At JPMorgan, the chief investment office makes many conservative investments in stable securities like Treasuries, but it also relies on high-end financial analysis performed by math experts known as quantitative analysts, or quants, who devise strategies to guide traders on more exotic positions.

Jamie Dimon, chairman and chief executive of JPMorgan, has contended that the chief investment office’s trades were intended to be hedges, essentially performing as insurance against the potential for losses in its overall loan portfolio. By the bank’s own admission, those trades turned into a position that was no longer a hedge at all.
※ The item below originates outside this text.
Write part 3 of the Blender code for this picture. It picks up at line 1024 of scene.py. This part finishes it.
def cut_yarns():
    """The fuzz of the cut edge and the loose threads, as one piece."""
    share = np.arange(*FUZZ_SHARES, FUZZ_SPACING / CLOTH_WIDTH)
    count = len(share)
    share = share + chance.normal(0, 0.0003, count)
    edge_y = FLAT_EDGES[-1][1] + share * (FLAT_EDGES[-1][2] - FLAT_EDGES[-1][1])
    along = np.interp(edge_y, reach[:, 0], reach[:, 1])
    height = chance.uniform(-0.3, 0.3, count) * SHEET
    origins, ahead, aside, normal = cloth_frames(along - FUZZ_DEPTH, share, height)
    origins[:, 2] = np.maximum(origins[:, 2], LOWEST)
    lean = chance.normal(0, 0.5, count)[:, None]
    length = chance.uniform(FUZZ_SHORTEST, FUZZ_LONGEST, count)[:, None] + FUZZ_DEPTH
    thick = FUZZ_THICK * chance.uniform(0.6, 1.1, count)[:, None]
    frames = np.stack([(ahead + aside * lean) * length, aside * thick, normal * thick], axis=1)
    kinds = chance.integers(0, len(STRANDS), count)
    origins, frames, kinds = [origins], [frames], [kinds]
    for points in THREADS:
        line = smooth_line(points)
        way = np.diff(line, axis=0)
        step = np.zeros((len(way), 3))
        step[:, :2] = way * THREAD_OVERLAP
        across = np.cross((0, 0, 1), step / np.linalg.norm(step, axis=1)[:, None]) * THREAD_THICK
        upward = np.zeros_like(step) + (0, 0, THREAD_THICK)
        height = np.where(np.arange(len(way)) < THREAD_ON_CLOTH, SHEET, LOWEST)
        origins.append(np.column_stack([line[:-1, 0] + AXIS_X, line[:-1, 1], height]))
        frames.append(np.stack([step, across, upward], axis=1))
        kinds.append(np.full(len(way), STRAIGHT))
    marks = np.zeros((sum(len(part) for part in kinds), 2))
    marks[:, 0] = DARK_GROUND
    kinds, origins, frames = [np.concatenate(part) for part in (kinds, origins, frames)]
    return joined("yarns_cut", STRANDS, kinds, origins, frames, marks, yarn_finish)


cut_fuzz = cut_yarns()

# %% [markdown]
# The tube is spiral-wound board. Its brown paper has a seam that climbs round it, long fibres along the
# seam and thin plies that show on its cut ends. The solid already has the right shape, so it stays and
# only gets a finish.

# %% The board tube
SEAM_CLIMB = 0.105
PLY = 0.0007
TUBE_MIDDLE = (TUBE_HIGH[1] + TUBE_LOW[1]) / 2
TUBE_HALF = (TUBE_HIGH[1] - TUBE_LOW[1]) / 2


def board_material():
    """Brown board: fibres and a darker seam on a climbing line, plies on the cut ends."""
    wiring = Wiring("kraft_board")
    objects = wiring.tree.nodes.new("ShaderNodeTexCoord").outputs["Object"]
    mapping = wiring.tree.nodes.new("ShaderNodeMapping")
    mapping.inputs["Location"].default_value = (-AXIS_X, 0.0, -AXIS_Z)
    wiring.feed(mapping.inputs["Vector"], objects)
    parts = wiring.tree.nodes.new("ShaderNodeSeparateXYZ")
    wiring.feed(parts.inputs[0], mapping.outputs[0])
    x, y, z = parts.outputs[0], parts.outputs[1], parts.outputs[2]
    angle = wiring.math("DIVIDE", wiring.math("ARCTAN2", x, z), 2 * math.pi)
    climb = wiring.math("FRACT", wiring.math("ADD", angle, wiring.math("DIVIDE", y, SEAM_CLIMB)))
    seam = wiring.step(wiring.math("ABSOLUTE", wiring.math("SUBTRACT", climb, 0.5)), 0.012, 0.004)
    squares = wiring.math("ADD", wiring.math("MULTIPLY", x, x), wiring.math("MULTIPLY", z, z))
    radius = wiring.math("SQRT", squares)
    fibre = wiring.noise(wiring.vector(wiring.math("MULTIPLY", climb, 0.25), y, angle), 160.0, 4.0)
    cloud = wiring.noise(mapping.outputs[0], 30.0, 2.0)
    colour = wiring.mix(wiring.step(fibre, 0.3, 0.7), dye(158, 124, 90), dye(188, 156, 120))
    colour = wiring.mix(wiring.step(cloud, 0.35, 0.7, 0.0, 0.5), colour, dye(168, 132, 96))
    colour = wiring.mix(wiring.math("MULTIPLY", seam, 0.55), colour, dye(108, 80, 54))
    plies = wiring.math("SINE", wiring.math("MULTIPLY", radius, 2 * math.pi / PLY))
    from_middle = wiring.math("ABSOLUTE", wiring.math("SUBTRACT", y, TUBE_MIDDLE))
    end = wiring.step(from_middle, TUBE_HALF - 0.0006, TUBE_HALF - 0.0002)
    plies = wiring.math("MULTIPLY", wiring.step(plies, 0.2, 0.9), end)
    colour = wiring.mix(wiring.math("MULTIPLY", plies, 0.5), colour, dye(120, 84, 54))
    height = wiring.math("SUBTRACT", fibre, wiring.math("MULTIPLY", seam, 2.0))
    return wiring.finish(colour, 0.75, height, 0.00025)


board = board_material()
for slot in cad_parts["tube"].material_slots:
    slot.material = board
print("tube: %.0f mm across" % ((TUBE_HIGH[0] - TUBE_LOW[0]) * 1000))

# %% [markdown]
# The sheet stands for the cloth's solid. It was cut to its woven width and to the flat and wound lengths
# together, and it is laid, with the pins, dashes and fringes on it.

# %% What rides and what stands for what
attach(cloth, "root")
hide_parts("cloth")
That’s an important distinction to make as Washington finalizes the so-called Volcker rule, which bars banks from speculating with federally insured deposits, but has a loophole: Investments designed specifically as hedges would be permitted.

On Capitol Hill, lawmakers including Sen. Carl Levin, D-Mich., have begun advocating changes to the Volcker rule that could prohibit the kinds of trades JPMorgan executed. The presidents of the Dallas and St. Louis Federal Reserve Banks, meanwhile, have advocated a breakup of big banks like JPMorgan.

Still others say the trading of securities that aren’t directly linked to real-world assets, the so-called synthetic derivatives that were at the heart of the mortgage collapse, should be banned altogether.

Opponents can be expected to fight any such regulation furiously and will point to the fact that despite the loss, analysts still expect JPMorgan to book a $4 billion profit for the quarter. Dimon himself has said he would embrace rules that prevent such bad trades from happening, but does not endorse a full-scale retrenching of the banking business.

“This loss was bad, but there was no threat to the financial system,” said Matt Levine, a former Goldman Sachs derivatives trader who now writes about finance. “If a plane crashes, it doesn’t mean we should go back to horses.”